Raw data =
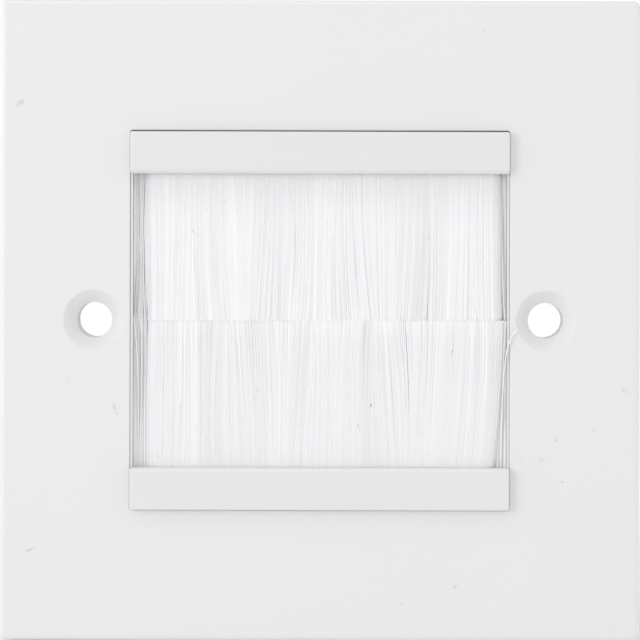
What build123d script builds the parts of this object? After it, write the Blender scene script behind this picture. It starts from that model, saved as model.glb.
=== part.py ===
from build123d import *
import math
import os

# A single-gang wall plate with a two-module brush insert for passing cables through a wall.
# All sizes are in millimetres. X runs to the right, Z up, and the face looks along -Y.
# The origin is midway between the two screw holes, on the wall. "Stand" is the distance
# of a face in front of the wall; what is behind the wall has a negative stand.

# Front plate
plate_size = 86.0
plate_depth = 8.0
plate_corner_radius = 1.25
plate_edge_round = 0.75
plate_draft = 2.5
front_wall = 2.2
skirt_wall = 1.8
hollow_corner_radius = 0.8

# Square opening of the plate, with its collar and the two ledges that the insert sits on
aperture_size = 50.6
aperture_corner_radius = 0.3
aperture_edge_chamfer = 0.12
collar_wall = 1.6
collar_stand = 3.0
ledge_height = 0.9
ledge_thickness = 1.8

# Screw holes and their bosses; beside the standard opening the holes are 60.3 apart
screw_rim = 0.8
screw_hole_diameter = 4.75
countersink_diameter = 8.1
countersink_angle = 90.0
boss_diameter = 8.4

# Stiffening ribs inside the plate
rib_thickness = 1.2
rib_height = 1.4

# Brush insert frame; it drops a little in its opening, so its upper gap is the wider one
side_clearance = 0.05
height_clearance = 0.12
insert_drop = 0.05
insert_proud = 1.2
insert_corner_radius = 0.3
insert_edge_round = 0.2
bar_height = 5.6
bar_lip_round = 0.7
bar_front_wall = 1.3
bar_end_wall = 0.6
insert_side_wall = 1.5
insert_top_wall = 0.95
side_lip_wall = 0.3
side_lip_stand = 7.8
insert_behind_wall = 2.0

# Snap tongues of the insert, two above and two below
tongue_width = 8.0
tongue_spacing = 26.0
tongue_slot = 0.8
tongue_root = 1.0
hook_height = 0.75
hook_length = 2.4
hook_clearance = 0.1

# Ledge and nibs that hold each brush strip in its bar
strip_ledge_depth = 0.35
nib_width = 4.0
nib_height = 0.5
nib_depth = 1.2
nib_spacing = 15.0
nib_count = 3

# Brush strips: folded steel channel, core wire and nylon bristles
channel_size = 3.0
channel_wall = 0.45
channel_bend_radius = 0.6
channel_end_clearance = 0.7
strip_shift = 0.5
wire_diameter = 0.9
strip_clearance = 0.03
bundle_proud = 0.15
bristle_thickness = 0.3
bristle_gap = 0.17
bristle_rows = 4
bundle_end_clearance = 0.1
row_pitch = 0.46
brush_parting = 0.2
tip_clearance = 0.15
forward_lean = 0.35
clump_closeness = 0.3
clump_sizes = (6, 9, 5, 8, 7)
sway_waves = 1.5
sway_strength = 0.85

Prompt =
Return the lines above precisely as they appear, beginning at the first line and ending at the line with "nib_count = 3", and nothing after it.

Written answer =
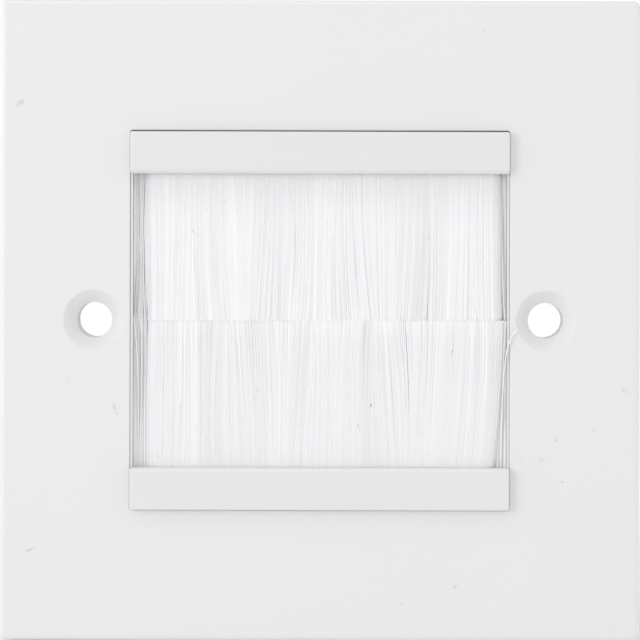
What build123d script builds the parts of this object? After it, write the Blender scene script behind this picture. It starts from that model, saved as model.glb.
=== part.py ===
from build123d import *
import math
import os

# A single-gang wall plate with a two-module brush insert for passing cables through a wall.
# All sizes are in millimetres. X runs to the right, Z up, and the face looks along -Y.
# The origin is midway between the two screw holes, on the wall. "Stand" is the distance
# of a face in front of the wall; what is behind the wall has a negative stand.

# Front plate
plate_size = 86.0
plate_depth = 8.0
plate_corner_radius = 1.25
plate_edge_round = 0.75
plate_draft = 2.5
front_wall = 2.2
skirt_wall = 1.8
hollow_corner_radius = 0.8

# Square opening of the plate, with its collar and the two ledges that the insert sits on
aperture_size = 50.6
aperture_corner_radius = 0.3
aperture_edge_chamfer = 0.12
collar_wall = 1.6
collar_stand = 3.0
ledge_height = 0.9
ledge_thickness = 1.8

# Screw holes and their bosses; beside the standard opening the holes are 60.3 apart
screw_rim = 0.8
screw_hole_diameter = 4.75
countersink_diameter = 8.1
countersink_angle = 90.0
boss_diameter = 8.4

# Stiffening ribs inside the plate
rib_thickness = 1.2
rib_height = 1.4

# Brush insert frame; it drops a little in its opening, so its upper gap is the wider one
side_clearance = 0.05
height_clearance = 0.12
insert_drop = 0.05
insert_proud = 1.2
insert_corner_radius = 0.3
insert_edge_round = 0.2
bar_height = 5.6
bar_lip_round = 0.7
bar_front_wall = 1.3
bar_end_wall = 0.6
insert_side_wall = 1.5
insert_top_wall = 0.95
side_lip_wall = 0.3
side_lip_stand = 7.8
insert_behind_wall = 2.0

# Snap tongues of the insert, two above and two below
tongue_width = 8.0
tongue_spacing = 26.0
tongue_slot = 0.8
tongue_root = 1.0
hook_height = 0.75
hook_length = 2.4
hook_clearance = 0.1

# Ledge and nibs that hold each brush strip in its bar
strip_ledge_depth = 0.35
nib_width = 4.0
nib_height = 0.5
nib_depth = 1.2
nib_spacing = 15.0
nib_count = 3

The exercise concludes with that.